Pneumatic System Air Loss

I have a pneumatic system as follows:

Reservoir → T fitting<-- Reservoir
Manual on/off and pressure regulator → T Fitting → Single Acting solenoid → T → 2 Single acting pistons
Double acting solenoid and double acting piston

My teammate’s system uses two double acting pistons on a T fitting and also has two reservoirs.

When we tested our systems, I got 25 shots of the 2 single acting pistons while he got 20 shots (release and contract) from his 2 double acting pistons.

I think there is an issue in my setup because the number of shots we got were so similar even though I am using single acting pistons but do not what it is.

EDIT: Formatting messes up my diagram of my setup, but the pipes lead from the T fitting two the Manual on/off and the double acting solenoid, respectively.

Well you should definitely look for leaks, since one problem we experienced was that the tiny black rubber washer between the fitting and the cylinder was missing, and so we were only getting ~10 actuations when we should’ve been getting closer to 70. One test you can do to try to determine if there’s a leak is to pump up the system to 100 PSI, let it sit overnight, and check the pressure the next day. If it’s considerably less than 100 PSI, you definitely have a leak, though it will probably take a little bit of troubleshooting and close listening to determine where exactly it is.

Using CODE tags won’t hide the spaces (but each space character ends up bigger which messes with the formatting again):

Reservoir --> T fitting<-- Reservoir
  Manual on/off and pressure regulator --> T Fitting --> Single Acting solenoid --> T --> 2 Single acting pistons
                                                                           Double acting solenoid and double acting piston

In addition to leaks, it could also just be how much air is being used in each shot, and how much friction there is in the system that is being moved. Have you tried tuning the pressure regulators to the optimal adjustment?

If you think there is a leak, try filling it, and then doing the same test after 20 minutes of waiting. If the results are the same, you probably don’t have a leak, because a leak would be constantly letting air out, regardless of if you are firing the pistons or not.

Then again, I suck with pneumatics, so maybe there is something that would cause the system to lose more air than it should when it is active, but not while resting? If that’s the case, someone should definitely correct me.

In theory it would seem that you should get double the actuation with single acting, but maybe there is some extraneous variable that applies in practice that messes everything up? Maybe only getting 20% more is normal? I haven’t used both so I can’t confirm this, but maybe someone who has used both can.

Nice thread :slight_smile:

Anyways, I’m the teammate who’s using double acting pistons - Anyway to increase the amount of actuations I get without changing to single acting?

Turn left on the pressure regulator knob will let less air into the piston which means you will have more air for future activations but that also means you will have less force for each stroke. Just don’t turn it too much or you’ll close the circut.

Also make sure the tube from the solenoid to the piston is as short as possible. That way, you only use as much air as you need every time the air cuts off.
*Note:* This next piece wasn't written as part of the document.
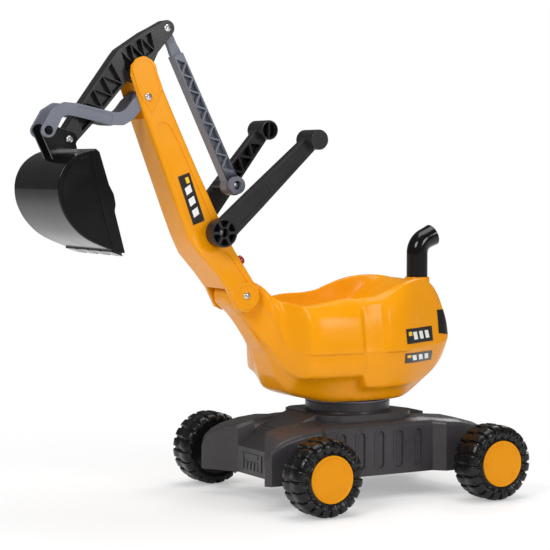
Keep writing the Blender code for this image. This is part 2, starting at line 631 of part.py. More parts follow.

Soapy water at a connection will bubble if air is escaping.

Thanks everyone!

I tightened all the fittings and moved the solenoid as close to the piston as I could and am now getting 35 shots, which I think seems about right.

A quick side note: The amount of friction in the system the pneumatic is trying to move won’t have any impact on how much air is used, assuming everything else is the same (pressure the pneumatic is regulated to, etc). If you need to increase the pressure to overcome friction, that’s another thing entirely, but pneumatics fill the same volume with air at the same pressure every time you fire them, assuming an ample supply of pressurized air is available.